Noch mehr Worthülsenfrüchte?

Zuerst entdeckten Hochglanzmagazine die Stil-Ikone. Anfangs beschrieb sie zumeist Frauen, die stilbildend im 20. Jahrhundert wirkten wie Coco Chanel, Marlene Dietrich oder Jackie Kennedy. Im Sturm medialen Hochjubelns wurden jedoch unendlich viele eine Stil-Ikone (und jeder Verpackungsgestalter ein Design-Papst). Zur Stil-Ikone kann quasi jede und jeder aufsteigen, was Nichtse wie Paris Hilton, Victoria Beckham oder Kim Kardashian bewiesen. Neben der Stil- und Mode-Ikone erfand man die Pop-Ikone (Madonna), die Schlager-Ikone (Helene Fischer), die 68er-Ikone (Rainer Langhans) und natürlich auch die Porno-Ikone Jenna Jameson (w), Rocco Siffredi (m); unlängst ist die Sumoringer-Ikone Akebono Taro gestorben. BASF ist eine deutsche Wirtschafts-Ikone. Der Kelly Bag eine Handtaschen-Ikone und der Porsche 911er eine Design-Ikone. Noch mehr Worthülsenfrüchte? Beauty-Ikone! Instagram-Ikone! TV-Ikone!
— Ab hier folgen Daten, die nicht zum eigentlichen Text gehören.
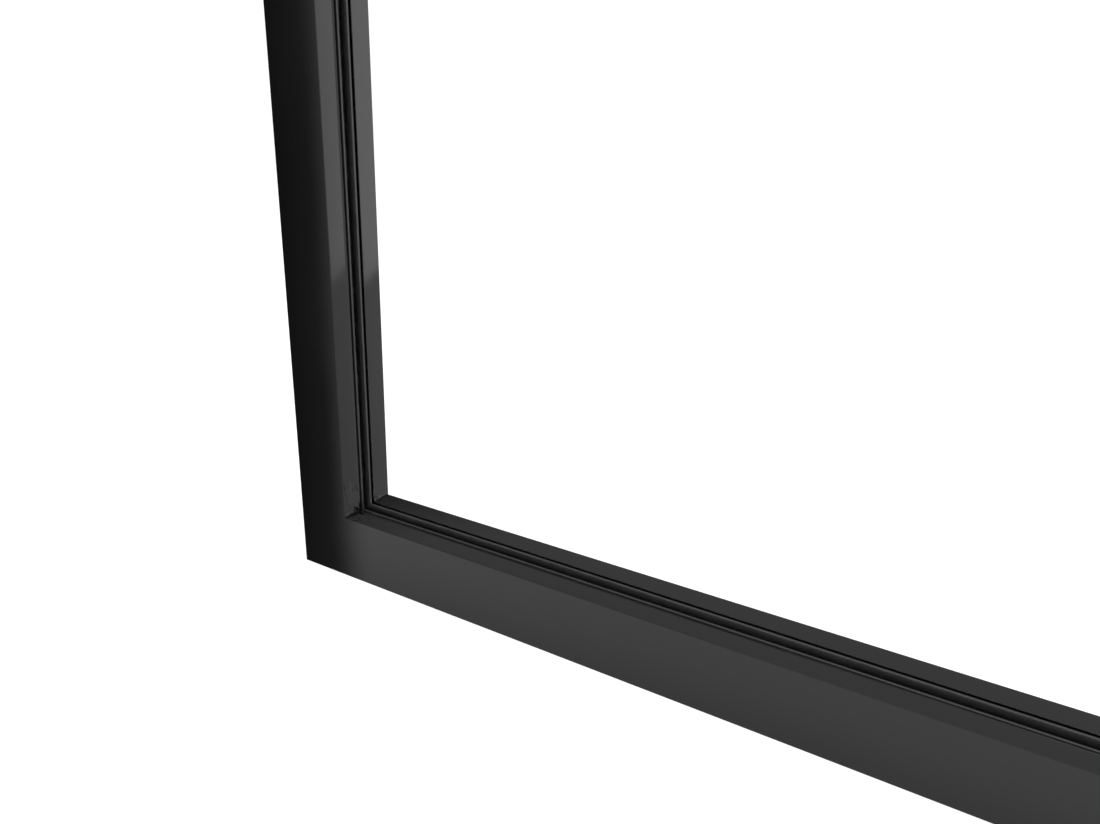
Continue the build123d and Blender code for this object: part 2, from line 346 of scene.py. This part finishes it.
def front_level(n, turn, steepness):
    """A pale front, dimmer low down, with a dark wall to the left of it."""
    wall = n.ramp(turn, *WALL_TURN, *WALL_LEVEL)
    pale = n.ramp(steepness, *FRONT_STEEPNESS, *FRONT_LEVEL)
    return n.blend(n.ramp(turn, *WALL_END), wall, pale)


def back_level(n, turn_behind, lift):
    """A back that goes from pale on the right to dark on the left, and less so overhead."""
    low = n.profile(turn_behind, BACK_LOW)
    high = n.profile(turn_behind, BACK_HIGH)
    level = n.blend(n.ramp(lift, *BACK_BAND), low, high)
    return n.math("MULTIPLY", level, n.ramp(lift, *BACK_DIM_LIFT, *BACK_DIM))


def panel_share(n, turn, lift):
    """1 inside the lit panel, with soft edges."""
    slants = n.math("MULTIPLY", n.math("SUBTRACT", turn, SLANT_START), SLANTS_PER_DEGREE)
    rise = n.math("MULTIPLY", n.math("FRACT", slants), SLANT_RISE)
    above = n.ramp(n.math("SUBTRACT", lift, rise), *PANEL_BOTTOM)
    below = n.ramp(lift, *PANEL_TOP, 1.0, 0.0)
    across = n.math("MULTIPLY", n.ramp(turn, *PANEL_START), n.ramp(turn, *PANEL_END, 1.0, 0.0))
    return n.math("MULTIPLY", across, n.math("MULTIPLY", above, below))


def add_world():
    """A studio that is white to the eye. To light and reflections it is pale in front, dark to the left and
    dim behind, with a lit panel to the back right."""
    world = bpy.data.worlds.new("studio")
    SCENE.world = world
    world.use_nodes = True
    n = Nodes(world.node_tree)
    x, y, z = n.split(n.add("ShaderNodeTexCoord").outputs["Generated"])
    towards_front = n.math("MULTIPLY", y, -1.0)
    turn = n.degrees(n.math("ARCTAN2", x, towards_front))
    turn_behind = n.degrees(n.math("ARCTAN2", n.math("MULTIPLY", x, -1.0), y))
    lift = n.degrees(n.math("ARCSINE", z))

    front = front_level(n, turn, n.math("DIVIDE", z, towards_front))
    back = back_level(n, turn_behind, lift)
    level = n.blend(n.ramp(y, *SEAM), front, back)
    level = n.blend(panel_share(n, turn, lift), level, n.ramp(turn, *PANEL_TURN, *PANEL_LEVEL))

    strength = n.blend(n.seen_by_eye(), level, LEVEL_TO_THE_EYE)
    background = n.add("ShaderNodeBackground", {"Color": (1, 1, 1, 1), "Strength": strength})
    n.add("ShaderNodeOutputWorld", {"Surface": background.outputs[0]})


def add_floor():
    """A plain pale floor that takes a soft shadow and is white to the eye elsewhere."""
    mesh = bpy.data.meshes.new("floor")
    corners = [(x * FLOOR_HALF, y * FLOOR_HALF, 0) for x, y in ((-1, -1), (1, -1), (1, 1), (-1, 1))]
    mesh.from_pydata(corners, [], [(0, 1, 2, 3)])
    floor = bpy.data.objects.new("floor", mesh)
    floor.location.z = -FLOOR_DROP
    SCENE.collection.objects.link(floor)
    floor.visible_glossy = False
    mat, n = material("floor")
    matt = n.add("ShaderNodeBsdfDiffuse", {"Color": (FLOOR_WHITE, FLOOR_WHITE, FLOOR_WHITE, 1)}).outputs[0]
    strength = n.math("MULTIPLY", n.seen_by_eye(), FLOOR_GLOW)
    glow = n.add("ShaderNodeEmission", {"Color": (1, 1, 1, 1), "Strength": strength}).outputs[0]
    n.surface(n.mix_shader(FLOOR_GLOW_SHARE, matt, glow))
    mesh.materials.append(mat)


def add_lamp(name, place, target, size, watts):
    """A round soft lamp that lights the object and isn't seen itself."""
    data = bpy.data.lights.new(name, "AREA")
    data.shape = "DISK"
    data.size = size
    data.energy = watts
    lamp = bpy.data.objects.new(name, data)
    lamp.location = place
    lamp.rotation_mode = "QUATERNION"
    lamp.rotation_quaternion = (Vector(target) - Vector(place)).to_track_quat("-Z", "Y")
    lamp.visible_camera = False
    lamp.visible_glossy = False
    SCENE.collection.objects.link(lamp)


add_camera()
dress(MEMBERS, powder_coat())
dress(GASKETS, gasket_rubber())
dress("glass_pane", clear_glass())
dress(BLOCKS, block_plastic())
dress(CLEATS, mill_aluminium())
# A mirror image shows through the frame to what it holds, so these are left out of it
for name, node in NODES.items():
    if name.startswith(BLOCKS + CLEATS):
        node.visible_glossy = False
add_world()
add_floor()
add_lamp("key", place=(0.2, -1.4, 4.4), target=(0, 0, 0.6), size=2.4, watts=130.0)
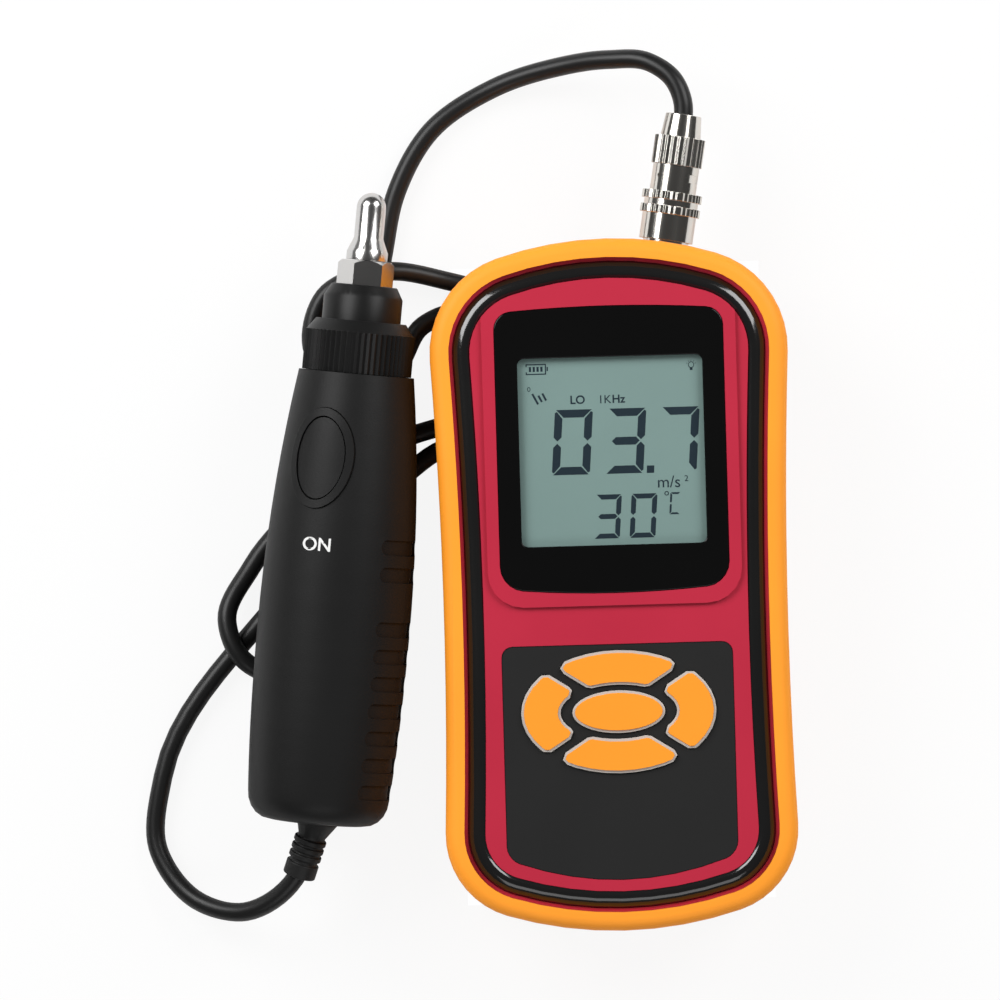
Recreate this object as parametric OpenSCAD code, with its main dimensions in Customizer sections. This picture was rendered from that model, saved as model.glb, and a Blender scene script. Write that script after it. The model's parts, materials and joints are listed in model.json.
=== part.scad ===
// Handheld vibration meter in a rubber boot, with a wired accelerometer probe beside it.
// The meter lies on its back: +X is its right, +Y its socket end and +Z comes out of its face.
// The origin is on the boot's back, in the middle of its outline.

/* [Boot and case] */
// Length of the boot
boot_len = 154.4; // [150:0.2:160]
// Width of the boot at its waist
waist_w = 76.7; // [75:0.1:80]
// Height of the boot from its back to its front rim
boot_h = 35.5; // [34.5:0.1:38]
// Wall of the boot
boot_wall = 3.2; // [2.8:0.1:3.6]
// Thickness of the boot's back
boot_back_t = 2.4; // [2:0.1:3]
// Width of the front rim, which laps over the case
rim_w = 4.2; // [4:0.1:4.6]
// Wall of the case
shell_t = 2.2; // [1.8:0.1:2.4]
// Height of the relieved upper end of the back over the table
relief_h = 6.2; // [5.5:0.1:7]

/* [Display and keys] */
// Width of the window
window_w = 51; // [49:0.5:52]
// Thickness of the window
window_t = 1.5; // [1.2:0.1:1.8]
// Width of the visible display
display_w = 41.2; // [38:0.2:42]
// Height of the visible display
display_l = 41.9; // [40:0.1:45]
// Width of the keypad panel
panel_w = 51.4; // [50:0.1:52]
// Width of the ring of keys
key_ring_w = 43.5; // [42:0.5:46]
// Height of the ring of keys
key_ring_l = 27.4; // [27:0.2:30]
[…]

Die Nazi-Ikone aber – undenkbar! Einzig Horst Wessel und der Rennfahrer Bernd Rosemeyer kamen kurz in den Medien zu der Ehre, aber nicht Leni Riefenstahl. Jack the Ripper, gewiss die Serienmörder-Ikone, wurde nie als solche bezeichnet, und Kaiser Nero auch nie Pyromanen-Ikone genannt. Nur Stil-Ikonen gibt’s wie Sand am Meer. Dennoch: Weil alles statistisch erfasst wird, meldet die Gesellschaft für deutsche Sprache im Bereich «Quantitative Linguistik», dass der Eintrag «Stil-Ikone» Position 60 324 in der «Rangliste der Häufigkeitsverteilung» belegt. Das ist doch beruhigend.